Die geschäftsführende Kanzlerin Angela Merkel hat Russlands Präsidenten Wladimir Putin angesichts der dramatischen Lage der Migranten an der belarussisch-polnischen Grenze gebeten, Einfluss auf die Regierung in Minsk zu nehmen. Die Instrumentalisierung der Flüchtlinge durch den Machthaber Alexander Lukaschenko sei unmenschlich und vollkommen inakzeptabel, teilte Regierungssprecher Steffen Seibert mit.
Es müsse eine humanitäre Lösung für die Flüchtlinge gefunden werden, die jetzt schon seit Tagen in der Grenzregion feststecken, betont auch der Publizist Ralf Fücks. "Gleichzeitig ist klar: Das ist ein politischer Konflikt, da versucht ein Diktator, die Konflikte innerhalb der EU anzuheizen und auch Polen als Nachbarland zu destabilisieren." Die politische Instrumentalisierung von Flüchtlingen könne die EU nicht hinnehmen.

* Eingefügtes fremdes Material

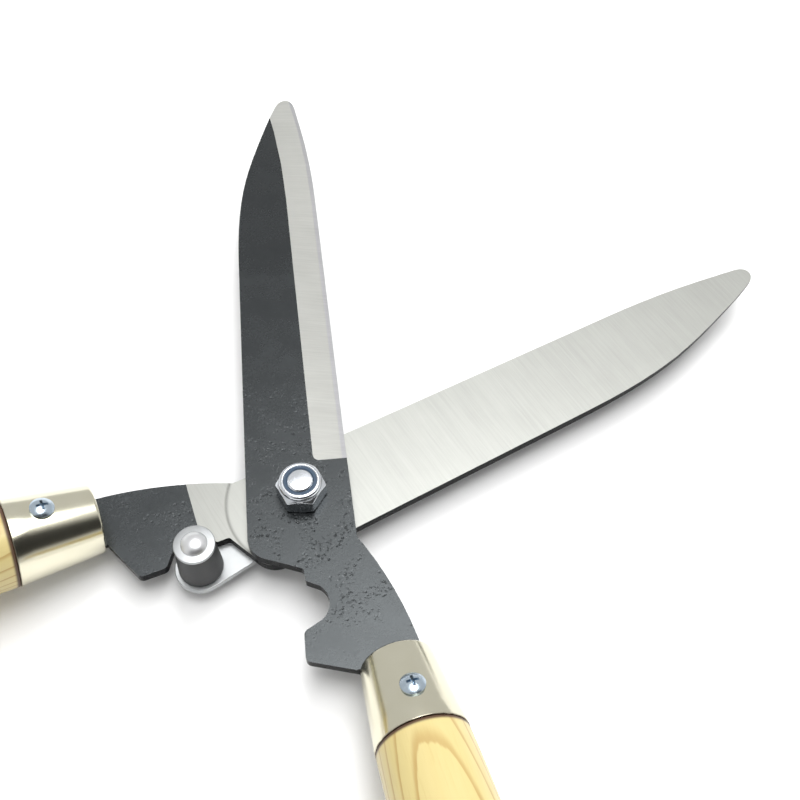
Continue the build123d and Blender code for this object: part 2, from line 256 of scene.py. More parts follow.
def finish(name, surface):
    """Material whose surface function gives the sockets of its Principled shader."""
    material = bpy.data.materials.new(name)
    material.use_nodes = True
    nodes = Nodes(material.node_tree)
    shader = nodes.add("BsdfPrincipled", {}, surface(nodes))
    nodes.add("OutputMaterial", {}, {"Surface": shader})
    return material


def zinc_plate(tone, polish):
    """Bluish zinc plating with a faint grain and cloudy patches."""

    def surface(nodes):
        place = nodes.place()
        cloud = nodes.noise(place, 0.35, 3.0)
        grain = nodes.noise(place, 2.6, 3.0, 0.6)
        return {
            "Base Color": nodes.mix(cloud, [0.84 * part for part in tone], tone),
            "Metallic": 1.0,
            "Roughness": polish + 0.12 * cloud + 0.06 * grain,
            "Normal": nodes.bump(grain, 0.012),
        }

    return surface


bright_zinc = finish("bright_zinc", zinc_plate((0.80, 0.83, 0.87), 0.13))

bolt_profile = [(0, 0), (flat_radius - head_face_inset, 0)]
bolt_profile += [
    (flat_radius + (corner_radius - flat_radius) * step / 6, head_chamfer * step / 6)
    for step in range(7)
]
bolt_profile += [(blank_radius, head_height * share) for share in (0.2, 0.4, 0.6, 0.8, 0.96)]
bolt_profile += [
    (corner_radius, head_height),
    (shank_radius, head_height),
    (shank_radius, bolt_high.z - shank_chamfer),
    (shank_radius - shank_chamfer, bolt_high.z),
    (0, bolt_high.z),
]
bolt_shape = turned(bolt_profile, 144)
hexagonal(bolt_shape, bolt_low.z, bolt_low.z + head_height)
bolt = piece_from(bolt_shape, "bolt", [bright_zinc], "lower_half", ["pivot_bolt"])
soften(bolt, hexagon_round)


# ---- Blades -----------------------------------------------------------------------------------
# Two blades with their tangs, drop forged from carbon steel and blackened. The inner face, the
# bevel and its honed edge are ground bright, and the tang's spike goes into the wooden handle.
# Places on a blade are in millimetres from the pivot, across it towards the edge and along it.
half_spread = radians(33)
blade_tip = 221.0
edge_offset = 18.3
bevel_foot = 14.0
edge_slant = 0.03
sweep_length = 67.0
sweep_depth = 5.4
hone_width = 1.8
hone_share = 0.9
bevel_width = 13.1
bevel_margin = 0.6
edge_land = 4.0
pad_line_start = Vector((27.9, -36.6))
pad_line_slope = 0.187
pad_radius = 29.4
pad_blur = 0.5
pad_rim = 1.1
pitted_tipward = (62.0, 18.0)
pitted_tangward = (-75.0, -25.0)
tip_shade_start = 60.0
tang_shade_full = -12.0
edge_round = 0.35 * millimetre
bore_surround = 6 * millimetre
plane_area = 200 * millimetre**2
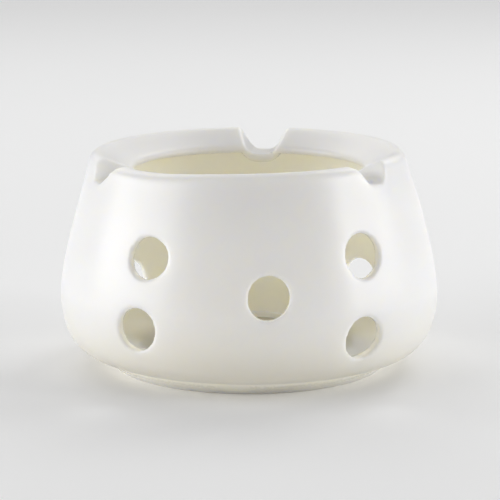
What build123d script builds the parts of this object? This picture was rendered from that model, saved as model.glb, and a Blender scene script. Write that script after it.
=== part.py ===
"""Porcelain teapot warmer with a tea light inside.

Frame: millimetres, +Z up, origin at the centre of the foot ring on the table, +Y towards the back notch.
Directions round the body are degrees from +X, anticlockwise seen from above.
"""
from build123d import *
import math
import os

os.makedirs("parts", exist_ok=True)

# Outside of the warmer, as radius and height
FOOT_FLAT_RADIUS = 48.2
FOOT_TOP_RADIUS = 52.4
FOOT_HEIGHT = 5.0
CREASE_RADIUS = 53.2
BELLY_RADIUS = 67.5
BELLY_HEIGHT = 26.5
UNDERSIDE_PULL = 6.5
LOWER_BELLY_PULL = 15.7
UPPER_BELLY_PULL = 13.0
SHOULDER_PULL = 8.5
SHOULDER_LEAN = 12.0

# Rim, pot seat and the lip at the seat's inner edge
RIM_TOP = 77.9
RIM_ROUND = 3.5
RIM_ROUND_RADIUS = 52.9
SEAT_SLOPE = 29.0
LIP_RADIUS = 41.0
LIP_ROUND = 1.5

# Inside
WALL = 3.0
FLOOR_HEIGHT = 4.0
FLOOR_FLAT_RADIUS = 38.0
FLOOR_CORNER_PULL = 12.0
INNER_BELLY_PULL = 16.0

# Recess under the foot
RECESS_DEPTH = 1.0
RECESS_RADIUS = 42.5
FOOT_INNER_RADIUS = 44.0

# Vent notches, cut by hand: direction, floor height, then the clockwise and the anticlockwise side.
# A side is the floor curve's pull, its half width at the top and the top curve's pull.
NOTCHES = (
    (90.0, 68.8, (4.9, 10.2, 3.0), (4.9, 10.2, 3.0)),
    (209.0, 69.0, (2.3, 7.0, 4.5), (3.5, 13.5, 1.5)),
    (327.0, 70.9, (5.2, 12.5, 6.5), (3.9, 7.8, 2.5)),
)
NOTCH_FLOOR_HALF_WIDTH = 1.5
NOTCH_TOP = 78.1
NOTCH_START = 35.0
NOTCH_REACH = 30.0
GUTTER_THICKNESS = 2.9
GUTTER_ROOM_HEIGHT = 60.0
GUTTER_ROOM_RADIUS = 59.8

# Air holes as direction and height, one group of five on the front and one on the back
AIR_HOLES = (
    (281.8, 37.2),
    (243.5, 48.4),
    (241.2, 24.2),
    (313.8, 48.7),
    (311.8, 21.3),
    (98.0, 37.3),
    (55.0, 48.6),
    (55.3, 20.7),
    (138.0, 48.6),
    (139.8, 20.7),
)
HOLE_DIAMETER = 14.4
HOLE_EDGE = 1.1

# Tea light
CUP_RADIUS = 19.0
CUP_BASE_RADIUS = 18.2
CUP_HEIGHT = 10.5
CUP_SHEET = 0.4
CUP_RIM_ROUND = 0.5
WAX_HEIGHT = 8.0
SUSTAINER_RADIUS = 6.0
SUSTAINER_SHEET = 0.3
NECK_RADIUS = 1.3
NECK_HEIGHT = 3.0
WICK_RADIUS = 0.8
WICK_HEIGHT = 12.4


def polar(centre, radius, degrees):
    """Point on a circle in the radius and height plane."""
    angle = math.radians(degrees)
    return (centre[0] + radius * math.cos(angle), centre[1] + radius * math.sin(angle))


# The pot seat falls inwards from the rim's round edge to the lip's round edge
SEAT_NORMAL = 90.0 + SEAT_SLOPE
SEAT_FALL = math.tan(math.radians(SEAT_SLOPE))
rim_centre = (RIM_ROUND_RADIUS, RIM_TOP - RIM_ROUND)
rim_outer = polar(rim_centre, RIM_ROUND, SHOULDER_LEAN)
rim_crown = polar(rim_centre, RIM_ROUND, (SHOULDER_LEAN + SEAT_NORMAL) / 2)
seat_outer = polar(rim_centre, RIM_ROUND, SEAT_NORMAL)
lip_run = polar((LIP_RADIUS + LIP_ROUND, 0), LIP_ROUND, SEAT_NORMAL)
lip_centre = (
    LIP_RADIUS + LIP_ROUND,
    seat_outer[1] - (seat_outer[0] - lip_run[0]) * SEAT_FALL - lip_run[1],
)
seat_inner = polar(lip_centre, LIP_ROUND, SEAT_NORMAL)
lip_nose = polar(lip_centre, LIP_ROUND, 180.0 + SEAT_SLOPE)
lip_under = polar(lip_centre, LIP_ROUND, 270.0 + SEAT_SLOPE)
under_seat_outer = (
    RIM_ROUND_RADIUS,
    lip_under[1] + (RIM_ROUND_RADIUS - lip_under[0]) * SEAT_FALL,
)
shoulder_handle = polar(rim_outer, SHOULDER_PULL, SHOULDER_LEAN - 90.0)
inner_shoulder_handle = polar(under_seat_outer, SHOULDER_PULL, SHOULDER_LEAN - 90.0)
inner_belly = (BELLY_RADIUS - WALL, BELLY_HEIGHT)


def across_notch(direction, floor, radius):
    """Plane across a notch at a radius: X anticlockwise, Y up from the notch's floor."""
    angle = math.radians(direction)
    return Plane(
        origin=(radius * math.cos(angle), radius * math.sin(angle), floor),
        x_dir=(-math.sin(angle), math.cos(angle), 0),
        z_dir=(math.cos(angle), math.sin(angle), 0),
    )


def notch_outline(clockwise, anticlockwise, depth, growth=0.0):
    """Closed outline of a notch, or of the gutter round it where it grows by the gutter's thickness."""
    curves = []
    for sign, (floor_pull, top_half_width, top_pull) in ((-1, clockwise), (1, anticlockwise)):
        curves.append(
            Bezier(
                (sign * NOTCH_FLOOR_HALF_WIDTH, -growth),
                (sign * (NOTCH_FLOOR_HALF_WIDTH + floor_pull + growth), -growth),
                (sign * (top_half_width - top_pull + growth), depth),
                (sign * (top_half_width + growth), depth),
            )
        )
    Line(curves[0] @ 0, curves[1] @ 0)
    Polyline(
        curves[0] @ 1,
        curves[0] @ 1 + Vector(0, depth),
        curves[1] @ 1 + Vector(0, depth),
        curves[1] @ 1,
    )


def seat_middle(radius):
    """Point halfway through the seat's thickness at a radius."""
    return (radius, lip_centre[1] + (radius - lip_centre[0]) * SEAT_FALL)


with BuildPart() as warmer_body:
    # A gutter round each notch carries the seat's thickness under it, ending inside the wall and the seat
    for direction, floor, clockwise, anticlockwise in NOTCHES:
        with BuildSketch(across_notch(direction, floor, lip_centre[0])):
            with BuildLine():
                notch_outline(clockwise, anticlockwise, NOTCH_TOP - floor, GUTTER_THICKNESS)
            make_face()
        extrude(amount=BELLY_RADIUS - lip_centre[0])
    with BuildSketch(Plane.XZ):
        with BuildLine():
            Polyline(
                (LIP_RADIUS, GUTTER_ROOM_HEIGHT),
                (GUTTER_ROOM_RADIUS, GUTTER_ROOM_HEIGHT),
                seat_middle(RIM_ROUND_RADIUS),
                seat_middle(LIP_RADIUS),
                close=True,
            )
        make_face()
    revolve(axis=Axis.Z, mode=Mode.INTERSECT)

    with BuildSketch(Plane.XZ):
        with BuildLine():
            Polyline(
                (0, FLOOR_HEIGHT),
                (0, RECESS_DEPTH),
                (RECESS_RADIUS, RECESS_DEPTH),
                (FOOT_INNER_RADIUS, 0),
                (FOOT_FLAT_RADIUS, 0),
                (FOOT_TOP_RADIUS, FOOT_HEIGHT),
                (CREASE_RADIUS, FOOT_HEIGHT),
            )
            Bezier(
                (CREASE_RADIUS, FOOT_HEIGHT),
                (CREASE_RADIUS + UNDERSIDE_PULL, FOOT_HEIGHT),
                (BELLY_RADIUS, BELLY_HEIGHT - LOWER_BELLY_PULL),
                (BELLY_RADIUS, BELLY_HEIGHT),
            )
            Bezier(
                (BELLY_RADIUS, BELLY_HEIGHT),
                (BELLY_RADIUS, BELLY_HEIGHT + UPPER_BELLY_PULL),
                shoulder_handle,
                rim_outer,
            )
            ThreePointArc(rim_outer, rim_crown, seat_outer)
            Line(seat_outer, seat_inner)
            ThreePointArc(seat_inner, lip_nose, lip_under)
            Line(lip_under, under_seat_outer)
            Bezier(
                under_seat_outer,
                inner_shoulder_handle,
                (inner_belly[0], BELLY_HEIGHT + UPPER_BELLY_PULL),
                inner_belly,
            )
            Bezier(
                inner_belly,
                (inner_belly[0], BELLY_HEIGHT - INNER_BELLY_PULL),
                (FLOOR_FLAT_RADIUS + FLOOR_CORNER_PULL, FLOOR_HEIGHT),
                (FLOOR_FLAT_RADIUS, FLOOR_HEIGHT),
            )
            Line((FLOOR_FLAT_RADIUS, FLOOR_HEIGHT), (0, FLOOR_HEIGHT))
        make_face()
    revolve(axis=Axis.Z)

    for direction, floor, clockwise, anticlockwise in NOTCHES:
        with BuildSketch(across_notch(direction, floor, NOTCH_START)):
            with BuildLine():
                notch_outline(clockwise, anticlockwise, NOTCH_TOP - floor)
            make_face()
        extrude(amount=NOTCH_REACH, mode=Mode.SUBTRACT)

    # Each hole goes straight through, and its outer edge is rounded
    for direction, height in AIR_HOLES:
        angle = math.radians(direction)
        with Locations(Plane(origin=(0, 0, height), z_dir=(math.cos(angle), math.sin(angle), 0))):
            Cylinder(
                HOLE_DIAMETER / 2,
                BELLY_RADIUS + WALL,
                align=(Align.CENTER, Align.CENTER, Align.MIN),
                mode=Mode.SUBTRACT,
            )
        outer_edge = edges(Select.LAST).sort_by_distance((0, 0, height))[-1]
        fillet(outer_edge, HOLE_EDGE)

warmer_body.part.label = "warmer_body"
export_step(warmer_body.part, "parts/warmer_body.step")

cup_top = FLOOR_HEIGHT + CUP_HEIGHT
wax_floor = FLOOR_HEIGHT + CUP_SHEET
wax_top = wax_floor + WAX_HEIGHT


def cup_wall_radius(height):
    """Outer radius of the cup's tapered wall at a height."""
    taper = (CUP_RADIUS - CUP_RIM_ROUND - CUP_BASE_RADIUS) / CUP_HEIGHT
    return CUP_BASE_RADIUS + taper * (height - FLOOR_HEIGHT)


with BuildPart() as tealight_cup:
    with BuildSketch(Plane.XZ):
        with BuildLine():
            Polyline(
                (0, FLOOR_HEIGHT),
                (cup_wall_radius(FLOOR_HEIGHT), FLOOR_HEIGHT),
                (cup_wall_radius(cup_top), cup_top),
                (cup_wall_radius(cup_top) - CUP_SHEET, cup_top),
                (cup_wall_radius(wax_floor) - CUP_SHEET, wax_floor),
                (0, wax_floor),
                close=True,
            )
        make_face()
        with Locations((CUP_RADIUS - CUP_RIM_ROUND, cup_top - CUP_RIM_ROUND)):
            Circle(CUP_RIM_ROUND)
    revolve(axis=Axis.Z)
tealight_cup.part.label = "tealight_cup"
export_step(tealight_cup.part, "parts/tealight_cup.step")

with BuildPart() as wick_sustainer:
    with Locations((0, 0, wax_floor)):
        Cylinder(SUSTAINER_RADIUS, SUSTAINER_SHEET, align=(Align.CENTER, Align.CENTER, Align.MIN))
        Cylinder(NECK_RADIUS, NECK_HEIGHT, align=(Align.CENTER, Align.CENTER, Align.MIN))
        Cylinder(
            WICK_RADIUS,
            NECK_HEIGHT,
            align=(Align.CENTER, Align.CENTER, Align.MIN),
            mode=Mode.SUBTRACT,
        )
wick_sustainer.part.label = "wick_sustainer"
export_step(wick_sustainer.part, "parts/wick_sustainer.step")

with BuildPart() as tealight_wick:
    with Locations((0, 0, wax_floor)):
        Cylinder(WICK_RADIUS, WICK_HEIGHT, align=(Align.CENTER, Align.CENTER, Align.MIN))
tealight_wick.part.label = "tealight_wick"
export_step(tealight_wick.part, "parts/tealight_wick.step")

with BuildPart() as tealight_wax:
    with BuildSketch(Plane.XZ):
        with BuildLine():
            Polyline(
                (WICK_RADIUS, wax_top),
                (WICK_RADIUS, wax_floor + NECK_HEIGHT),
                (NECK_RADIUS, wax_floor + NECK_HEIGHT),
                (NECK_RADIUS, wax_floor + SUSTAINER_SHEET),
                (SUSTAINER_RADIUS, wax_floor + SUSTAINER_SHEET),
                (SUSTAINER_RADIUS, wax_floor),
                (cup_wall_radius(wax_floor) - CUP_SHEET, wax_floor),
                (cup_wall_radius(wax_top) - CUP_SHEET, wax_top),
                close=True,
            )
        make_face()
    revolve(axis=Axis.Z)
tealight_wax.part.label = "tealight_wax"
export_step(tealight_wax.part, "parts/tealight_wax.step")
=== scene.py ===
"""Porcelain teapot warmer with a tea light: looks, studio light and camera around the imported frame.

Sizes are millimetres, turned into metres where a mesh is made. Heights are above the table.
"""
import math

import bpy
import numpy as np
from mathutils import Matrix, Vector


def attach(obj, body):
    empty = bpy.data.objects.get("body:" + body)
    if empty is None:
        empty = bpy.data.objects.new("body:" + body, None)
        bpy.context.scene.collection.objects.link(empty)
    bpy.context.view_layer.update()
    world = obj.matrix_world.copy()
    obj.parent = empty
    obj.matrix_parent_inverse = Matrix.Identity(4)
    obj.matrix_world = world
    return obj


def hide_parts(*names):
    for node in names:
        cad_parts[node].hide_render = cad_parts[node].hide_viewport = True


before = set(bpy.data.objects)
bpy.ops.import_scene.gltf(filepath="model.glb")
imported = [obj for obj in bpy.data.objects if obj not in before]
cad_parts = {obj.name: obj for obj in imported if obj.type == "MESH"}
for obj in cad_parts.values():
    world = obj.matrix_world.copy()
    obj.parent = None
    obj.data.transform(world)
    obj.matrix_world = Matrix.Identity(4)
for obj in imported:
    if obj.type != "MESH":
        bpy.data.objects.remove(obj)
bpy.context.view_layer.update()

MM = 0.001
TURN = 2 * math.pi

# Warmer, as in the CAD model
FOOT_FLAT_RADIUS = 48.2
FOOT_TOP_RADIUS = 52.4
FOOT_HEIGHT = 5.0
CREASE_RADIUS = 53.2
BELLY_RADIUS = 67.5
BELLY_HEIGHT = 26.5
UNDERSIDE_PULL = 6.5
LOWER_BELLY_PULL = 15.7
UPPER_BELLY_PULL = 13.0
SHOULDER_PULL = 8.5
SHOULDER_LEAN = 12.0
RIM_TOP = 77.9
RIM_ROUND = 3.5
RIM_ROUND_RADIUS = 52.9
SEAT_SLOPE = 29.0
LIP_RADIUS = 41.0
LIP_ROUND = 1.5
WALL = 3.0
FLOOR_HEIGHT = 4.0
FLOOR_FLAT_RADIUS = 38.0
FLOOR_CORNER_PULL = 12.0
INNER_BELLY_PULL = 16.0
RECESS_DEPTH = 1.0
RECESS_RADIUS = 42.5
FOOT_INNER_RADIUS = 44.0

# The real rim is a little out of true: it tilts, sits to one side, and dips at two places.
# A dip is its direction, its spread in degrees and its depth.
RIM_HIGH_DIRECTION = 20.0
RIM_TILT = 0.3
RIM_DIPS = ((233.0, 28.0, 1.6), (4.0, 12.0, 1.0))
RIM_SHIFT = Vector((-0.45, -0.05, 0.0))
RIM_SAG_FROM = 60.0
RIM_SAG_FULL = 75.0

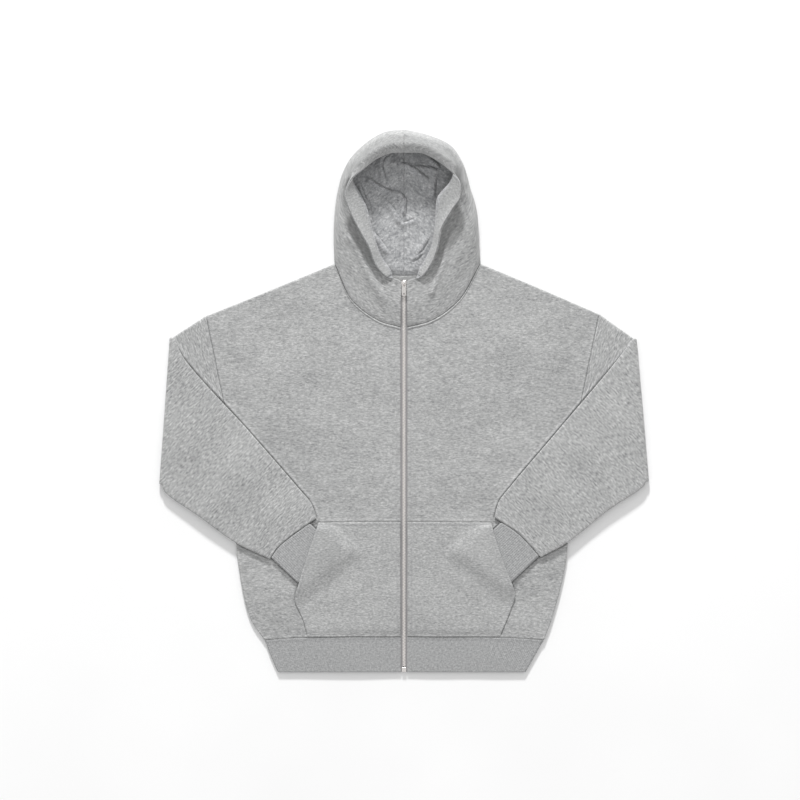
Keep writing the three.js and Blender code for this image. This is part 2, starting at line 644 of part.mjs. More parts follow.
// Two plates joined by a post between the chain's ends, with flanges down beside the teeth
function slider() {
  const outline = sliderOutline();
  const flangeLow = TAPE.high + SEAM_GAP;
  const flangeHeight = TOP_PLATE_Z - flangeLow + SLIDER.weld;
  const flangeX = (SLIDER.width - SLIDER.flange) / 2 - SLIDER.weld;
  const postLow = LOW_PLATE_Z + SLIDER.plate - SLIDER.weld;
  const postHeight = TOP_PLATE_Z + SLIDER.weld - postLow;
  const flangeLength = SLIDER.length * FLANGE_FORM.length;
  const flangeY = -SLIDER.length * FLANGE_FORM.middle;
  const flangeZ = flangeLow + flangeHeight / 2;
  const flange = (x) => block(SLIDER.flange, flangeLength, flangeHeight, x, flangeY, flangeZ);
  const bodies = [
    plate(outline, SLIDER.plate, TOP_PLATE_Z),
    plate(outline, SLIDER.plate, LOW_PLATE_Z),
    flange(flangeX),
    flange(-flangeX),
    block(POST.width, POST.length, postHeight, 0, -POST.inset - POST.length / 2, postLow + postHeight / 2),
    bridge(),
  ];
  return fromManifold(bodies.map(toManifold).reduce((whole, body) => whole.add(body)));
}

// The flat tab, with an eye round the bridge and a hole near its end
function pullTab() {
  const half = PULL.width / 2;
  const neck = PULL.neck / 2;
  const end = -PULL.length;
  const shape = new THREE.Shape();
  shape.moveTo(-neck, BAR);
  shape.lineTo(-neck, SHOULDER.start);
  shape.lineTo(-half, SHOULDER.end);
  shape.lineTo(-half, end + PULL.corner);
  shape.quadraticCurveTo(-half, end, -half + PULL.corner, end);
  shape.lineTo(half - PULL.corner, end);
  shape.quadraticCurveTo(half, end, half, end + PULL.corner);
  shape.lineTo(half, SHOULDER.end);
  shape.lineTo(neck, SHOULDER.start);
  shape.lineTo(neck, BAR);
  const eye = new THREE.Path();
  eye.moveTo(-EYE.width / 2, -BAR);
  eye.lineTo(EYE.width / 2, -BAR);
  eye.lineTo(EYE.width / 2, EYE.end);
  eye.lineTo(-EYE.width / 2, EYE.end);
  const hole = new THREE.Path();
  hole.absarc(0, end + HOLE.inset, HOLE.radius, 0, Math.PI * 2);
  shape.holes.push(eye, hole);
  return plate(shape, PULL.metal, -BAR);
}

// Scene graph
const hoodie = new THREE.Group();

function add(name, geometry, look, parent = hoodie) {
  const mesh = new THREE.Mesh(geometry, new THREE.MeshStandardMaterial(look));
  mesh.name = name;
  parent.add(mesh);
  return mesh;
}

add("back", wall(backPanel(), { high: MIDDLE_Z - SEAM_GAP / 2 }), MARL);
add("waistband", wall(waistband()), RIB);
for (const name of ["left", "right"]) {
  const side = SIDES[name];
  add(`front_${name}`, wall(frontPanel(side), { low: MIDDLE_Z + SEAM_GAP / 2 }), MARL);
  add(`sleeve_${name}`, wall(sleeve(side), { closed: true }), MARL);
  add(`cuff_${name}`, wall(cuff(side), { closed: true }), RIB);
  add(`pocket_${name}`, wall(pocket(side)), MARL);
  add(`hood_${name}`, wall(hood(name), side), MARL);
  add(`hood_hem_${name}`, wall(hemBand(name), { cloth: HEM_BAND.cloth, sign: side.sign }), MARL);
  add(`zip_${name}`, zipHalf(side.sign), TAPE_CLOTH);
}

const sliderFrame = new THREE.Group();
sliderFrame.position.set(0, SLIDER.top, SLIDER_Z);
hoodie.add(sliderFrame);
add("zip_slider", slider(), SILVER, sliderFrame);
add("zip_pull", pullTab(), SILVER, sliderFrame).position.set(0, PIVOT.y, PIVOT.z);
const boxPlace = [0, HEM_BOTTOM_Y + BOX.length / 2, FRONT_Z + (BOX.low + BOX.high) / 2];
add("zip_box", block(BOX.width, BOX.length, BOX.high - BOX.low, ...boxPlace), SILVER);

export default hoodie;
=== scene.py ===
# A zip up hoodie in grey marl, lying flat on its back: cloth shells with their creases, seams,
# stitches and ribs, and the zip with its teeth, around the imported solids. Sizes are millimetres
# in the tables and functions, and metres in Blender. Left and right are the wearer's.
import math

import bmesh
import bpy
import numpy as np
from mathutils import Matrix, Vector
from mathutils.bvhtree import BVHTree


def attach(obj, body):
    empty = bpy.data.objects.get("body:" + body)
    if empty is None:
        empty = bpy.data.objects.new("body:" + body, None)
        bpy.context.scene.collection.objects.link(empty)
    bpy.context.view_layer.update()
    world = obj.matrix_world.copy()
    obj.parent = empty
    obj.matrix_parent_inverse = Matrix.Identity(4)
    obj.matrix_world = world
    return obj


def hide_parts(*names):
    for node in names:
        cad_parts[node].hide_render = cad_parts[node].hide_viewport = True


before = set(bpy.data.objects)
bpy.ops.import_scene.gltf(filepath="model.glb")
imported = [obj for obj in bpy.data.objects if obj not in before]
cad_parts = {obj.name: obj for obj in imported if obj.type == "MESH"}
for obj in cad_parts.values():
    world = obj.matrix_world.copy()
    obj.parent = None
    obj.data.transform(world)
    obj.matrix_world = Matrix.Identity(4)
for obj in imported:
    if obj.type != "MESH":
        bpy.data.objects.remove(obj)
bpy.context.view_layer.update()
MM = 0.001
BODY = "garment"
PULL_BODY = "pull"

# Cloth and stacking heights
CLOTH = 2.0
SEAM_GAP = 0.3
BACK_Z = 1.0
FRONT_Z = 4.5
MIDDLE_Z = 2.75
ROLL = 1.75
FOREARM_Z = 8.75
CUFF_Z = 8.55
POCKET_Z = 6.8

# Body lengths
ZIP_SPACE = 5.4
NECK_BACK_Y = 216.0
HEM_CENTRE_Y = -404.0
HEM_SIDE_Y = -410.0
HEM_BOTTOM_Y = -465.0
HEM_BEND = 4
PIT_SHARE = 0.575
FRONT_SPLIT = 0.41
BACK_SPLIT = 0.34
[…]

"Die Situation eskaliert jeden Tag"
Deshalb müsse die EU-Außengrenze gesichert werden und gleichzeitig müssten Wege gefunden werden, wie die Flüchtlinge auf legalem Wege Asyl beantragen könnten, so Fücks. Wie das aussehen könnte, müsse jetzt dringend zwischen Brüssel und Warschau beraten werden: "Und zwar wirklich dringend, denn die Situation eskaliert jeden Tag."
Entweder müssten die Flüchtlinge in den Botschaften in Minsk ihre Anträge stellen oder sie müssten in Aufnahmezentren auf polnischem Gebiet gebracht werden, um dort Verfahren durchzuführen - auch mit der Möglichkeit, sie in ihre Herkunftsländer zurückzuschicken.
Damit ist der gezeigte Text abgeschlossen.